An abundance of Grace is what leads to reigning (living much better) in life, not an abundance of guilt, shame, and rules. Believe in the abundant Grace of God for your life and see the results! Remind yourself every moment, “I am already forgiven, I am the righteousness of Christ, there is no condemnation, it is no longer my nature to sin, I am better than that, I lack nothing, greater is He that is in me than is in the World, I am fully pleasing to the Father, I am perfectly and completely loved, I am a son of God (Galatians 3:26)” and see how your life and living improve.

Trying to live like Christ and become a better person from our own efforts is like trying to sing like Celine Dion. You can hear her voice in your head, but you never can match it with your own. But if Celion Dion could somehow live in you, you could sing just like her as you allow her voice to become your voice. Her identity becomes your identity. In the same way, Jesus lives (or can live) in you (through faith), and when we live from Jesus in us and the identity we have because of Him, we will more and more act just like Him.

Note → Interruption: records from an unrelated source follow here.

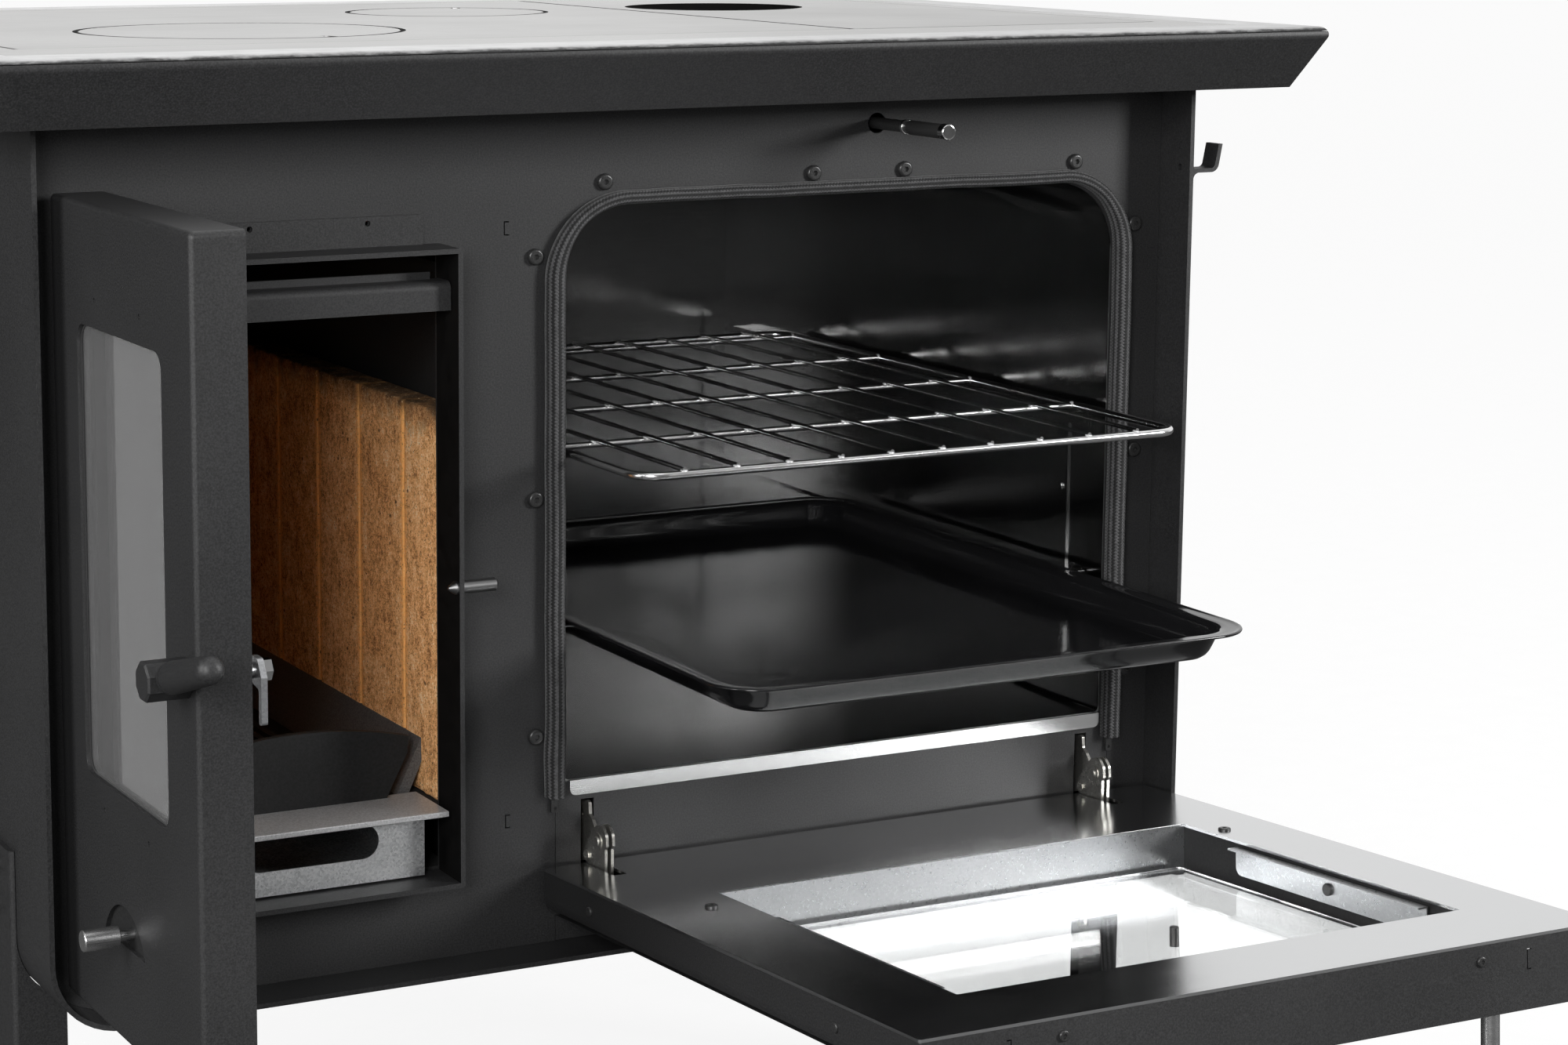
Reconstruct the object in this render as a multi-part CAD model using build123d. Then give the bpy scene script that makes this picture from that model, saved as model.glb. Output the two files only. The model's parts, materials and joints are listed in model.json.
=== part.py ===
from build123d import *
import math
import os

os.makedirs("parts", exist_ok=True)

# Axes: X across the front (0 = middle of the casing), Y from front to back
# (0 = front edge of the casing), Z up from the floor. Millimetres. On writing, the
# whole set moves along Y by SHIFT_Y, so that the origin is the bottom centre of the
# set's bounding box with both doors open as stored.

# ---------------------------------------------------------------- dimensions
CASE_HALF = 450.0       # outer half width of the casing wrap
CASE_T = 3.5            # wrap sheet
CASE_Z0, CASE_Z1 = 210.0, 855.0
CASE_R = 50.0           # rounded lower corners
CASE_D = 665.0
PANEL_Y = 37.0          # front face of the recessed front panel
PANEL_T = 2.0
TOP_Z = 859.0           # cooking surface
RIM_HALF = 521.5       # sharp corner before the bend
RIM_FRONT = -71.5
REAR_Y = 672.0
RIM_DROP = 41.0         # height of the sloping lip
RIM_SLOPE = 21.0        # how far the lip leans in
PLATE_T = 8.0           # hotplates
LID_BIG = (-224.0, 222.0, 115.0)
LID_SMALL = (36.0, 440.0, 78.0)
FLUE = (277.0, 434.0, 74.0)
LEG_T = 4.0
FB_PIVOT = (-378.0, 31.0)      # firebox door hinge line
PAN_T = 3.0
OD_PIVOT = (31.0, 276.0)       # oven door hinge line (Y, Z)
OD_TILT = -3.7                 # lie of the open door
OD_LEN = 503.0
OD_X0, OD_X1 = -74.0, 443.5
OVEN = (-56.0, 404.0, 331.0, 745.0, 640.0)
COLLAR = (-345.0, -150.0, 275.0, 721.0)
RUN = 0.05                     # running clearance of pins, radial
SHIFT_Y = -100.0


# ---------------------------------------------------------------- helpers
def bx(x0, x1, y0, y1, z0, z1):
    return Pos((x0 + x1) / 2, (y0 + y1) / 2, (z0 + z1) / 2) * Box(x1 - x0, y1 - y0, z1 - z0)


def cx(x0, x1, y, z, r):
    return Pos((x0 + x1) / 2, y, z) * Rot(0, 90, 0) * Cylinder(r, x1 - x0)


def cyy(y0, y1, x, z, r):
    return Pos(x, (y0 + y1) / 2, z) * Rot(90, 0, 0) * Cylinder(r, y1 - y0)


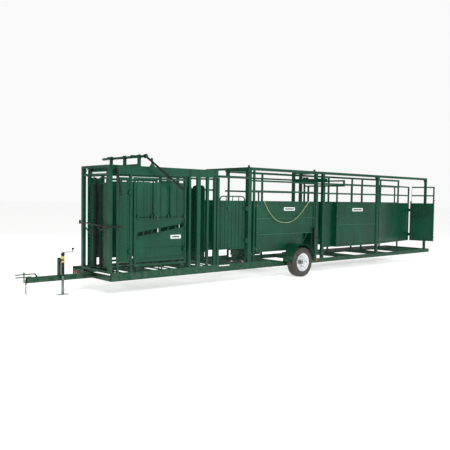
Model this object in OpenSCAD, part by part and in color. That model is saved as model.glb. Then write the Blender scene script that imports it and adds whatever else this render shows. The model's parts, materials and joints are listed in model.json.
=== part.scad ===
// Portable cattle squeeze chute, palpation cage and working alley on a two-wheeled trailer frame.
// Head end at -X, alley entry at +X, operator's side at -Y, ground at z = 0.

/* [Trailer frame] */
// Length of the two long frame rails
frame_l = 11150; // [11000:50:13400]
// Width over the frame rails
frame_w = 1520; // [1460:20:1840]
// Height of the rails' underside above the ground
rail_z = 255; // [240:5:310]
// Height of a frame rail
rail_h = 100; // [90:5:120]
// Width of a frame rail
rail_b = 50; // [45:5:60]
// Wall of the frame rails
rail_t = 5; // [4:0.5:6]
// Side of the floor tubes that lie on the rails
floor_tube = 50; // [40:5:60]
// Length of the floor tubes
floor_l = 4180; // [4000:20:5000]
// Spacing of the floor slats
slat_pitch = 230; // [180:10:280]

/* [Tongue and jack] */
// Length of the tongue in front of the frame
tongue_l = 1280; // [1070:10:1540]
// Width of the tongue tube
tongue_b = 76; // [70:2:100]
// Reach of the hitch straps in front of the tongue
strap_reach = 200; // [170:10:240]
// Diameter of the hitch pin
pin_d = 25; // [22:1:28]
// Height of the jack's crank housing top
jack_top = 770; // [740:10:900]
// Outer diameter of the jack's leg
jack_leg_d = 50; // [44:1:54]
// Reach of the crank arm
crank_r = 200; // [170:10:240]

/* [Wheels] */
// Outer diameter of the tyre
tyre_d = 688; // [570:1:830]
// Width of the tyre
tyre_w = 205; // [185:5:225]
// Diameter of the wheel rim's flange
rim_d = 420; // [400:5:440]
// Gap between the rail and the tyre's inner side
wheel_gap = 113; // [100:1:140]
// Diameter of the wheel spindle
spindle_d = 44; // [36:1:53]
// Distance of the axle from the frame's front end
axle_x = 4920; // [4850:10:5000]

/* [Head gate] */
// Width over the head gate and the squeeze cage
cage_w = 1080; // [1000:10:1300]
// Height of the top beams above the ground
beam_top = 2400; // [2380:10:2600]
// Clear gap between the two neck bars
neck_gap = 160; // [150:5:200]
// Outer diameter of a neck bar over its rubber
neck_bar_d = 70; // [60:1:74]
// Sideways travel of each head gate door
head_travel = 260; // [220:10:280]

/* [Squeeze cage] */
// Distance from the frame's front to the squeeze side's front edge
side_x = 490; // [480:5:510]
// Length of a squeeze side
side_l = 1230; // [1180:10:1245]
// Height of a squeeze side's lower edge
side_z = 500; // [490:5:520]
// Height of the rail between door and upper panels
side_mid = 1400; // [1350:10:1450]
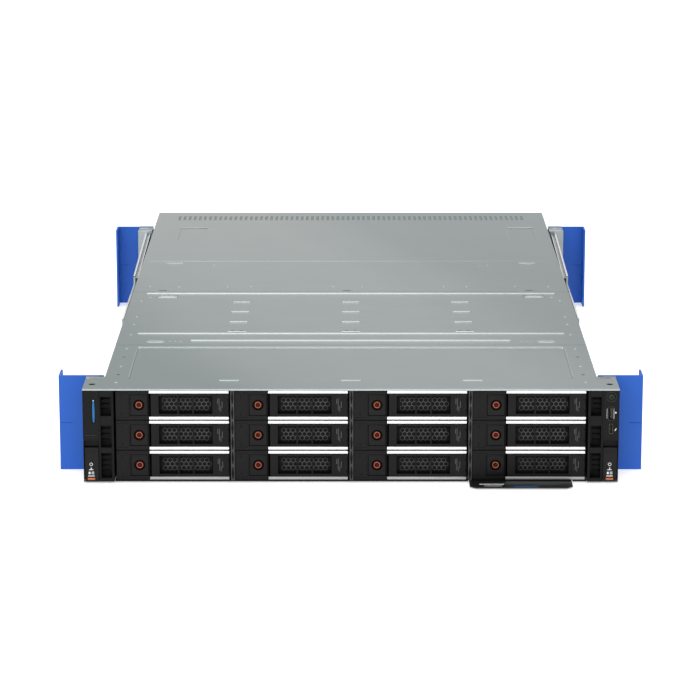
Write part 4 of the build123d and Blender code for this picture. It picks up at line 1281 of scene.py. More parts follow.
        return shape.mesh("carrier_face")

    def lens_mesh(self) -> bpy.types.Mesh:
        """The carrier's two status lenses."""
        low, high = self.carrier
        shape = Shape()
        a, b = low.x + 5.15, low.x + 6.25
        for h in (low.z + self.lens_rest, high.z - self.lens_rest):
            shape.box((a, low.y + 0.1, h - 0.95), (b, low.y + 1.0, h + 0.95), 0.2)
        return shape.mesh("carrier_lights")

    def sled_mesh(self) -> bpy.types.Mesh:
        """The folded sheet sled with its disk screws."""
        low, high = self.carrier
        back = low.y + self.latch_depth
        middle = (low.x + high.x) / 2
        wall = self.disk_size[0] / 2 + 0.1
        outer = (high.x - low.x) / 2 - 0.1
        floor = outer - 1.3
        shape = Shape()
        for side in (-1, 1):
            edge = sorted((middle + side * outer, middle + side * wall))
            shape.box((edge[0], back, low.z + 0.7), (edge[1], high.y, low.z + 21.0), 0.1)
        shape.box((middle - floor, back, low.z), (middle + floor, high.y - 12.0, low.z + 0.75), 0.1)
        for side in (-1, 1):
            for d in (back + 26.0, back + 86.0, back + 128.0):
                centre = (middle + side * (outer - 0.15), d, low.z + 8.0)
                shape.rod(centre, 2.6, 0.5, Along.X, 0.1)
        return shape.mesh("carrier_sled")

    def disk_mesh(self) -> bpy.types.Mesh:
        """A 3.5-inch disk: cast body, raised lid with a spindle boss and lid screws."""
        low, high = self.carrier
        middle = (low.x + high.x) / 2
        half = self.disk_size[0] / 2 - 0.05
        end = DATUM.box("drive_backplane")[0].y + 8.5 - self.plug_depth
        start = end - self.disk_size[1]
        floor = low.z + 0.8
        lid = floor + self.disk_size[2]
        a, b = middle - half, middle + half
        body = rounded((a, start), (b, end), 3.0)
        cap = rounded((a + 2.5, start + 2.5), (b - 2.5, end - 12.0), 6.0)
        shape = Shape().prism(body, Along.Z, floor, lid - 1.4, 0.4)
        shape.prism(cap, Along.Z, lid - 1.4, lid - 0.3, 0.3)
        shape.rod((middle, start + 50.0, lid - 0.3), 17.0, 0.5, Along.Z, 0.15, 40)
        shape.rod((middle + 26.0, start + 108.0, lid - 0.3), 8.0, 0.5, Along.Z, 0.15, 32)
        for x in (-half + 7.0, half - 7.0):
            for d in (start + 7.0, (start + end) / 2 - 6.0, end - 18.0):
                shape.rod((middle + x, d, lid - 0.3), 2.4, 0.5, Along.Z, 0.1)
        return shape.mesh("hard_disk")

    def turned(self, profile: Sequence[Flat]) -> Shape:
        """A round shape on the release button's axis.

        Args:
            profile: its radius and its depth behind the button's face, point by point.

        Returns:
            The shape.
        """
        low, high = self.button
        centre = ((low.x + high.x) / 2, low.y, (low.z + high.z) / 2)
        return Shape().turned(centre, profile, Along.Y, self.round_sides)

    def button_mesh(self) -> bpy.types.Mesh:
        """The square release button with the round dish that holds its ring."""
        low, high = self.button
        rim = self.dish_radius
        shape = Shape().box(tuple(low), tuple(high), 0.5)
        dish = [(0.0, -1.0), (rim + 0.9, -1.0), (rim, 0.0), (4.3, 1.5), (0.0, 1.5)]
        return shape.cut(self.turned(dish)).mesh("button_face")

    def ring_mesh(self) -> bpy.types.Mesh:
        """The orange ring in the button's dish."""
        outer, inner = self.ring_radius, self.ring_radius - self.ring_wall
        profile = [
            (inner, 1.6), (inner, 0.35), (inner + 0.25, 0.1),
            (outer - 0.25, 0.1), (outer, 0.35), (outer, 1.6),
        ]
        return self.turned(profile).mesh("button_ring")

    def dish_mesh(self) -> bpy.types.Mesh:
        """A dark ring between the orange ring and the button's dish, painted shade of the recess with
        a reddish tint.
        """
        inner, outer = self.ring_radius - 0.2, self.dish_radius - 0.1
        profile = [(inner, 1.9), (inner, 1.2), (4.2, 1.2), (outer, 0.15), (outer, 0.5), (4.2, 1.9)]
        return self.turned(profile).mesh("button_dish")

    def well_mesh(self) -> bpy.types.Mesh:
        """The dark red cup inside the ring."""
        inner = self.ring_radius - self.ring_wall
        profile = [(0.0, 2.2), (0.0, 1.5), (inner * 0.5, 1.4), (inner, 0.7), (inner, 2.2)]
        return self.turned(profile).mesh("button_well")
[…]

Becoming a better person is about our actions catching up with our true identity, not our identity being caught up in our actions. You cannot become a better person until you become a new person and believe it. Only Jesus can make you new. If you are in Christ through faith, you are a completely new person. You are a much better person, and when you believe that, you will act more and more like the person you are in Christ… much better!

Right believing in the abundant Grace of Jesus leads to right living!

Hallelujah, glory be to Jesus!  Can I get a strong Amen?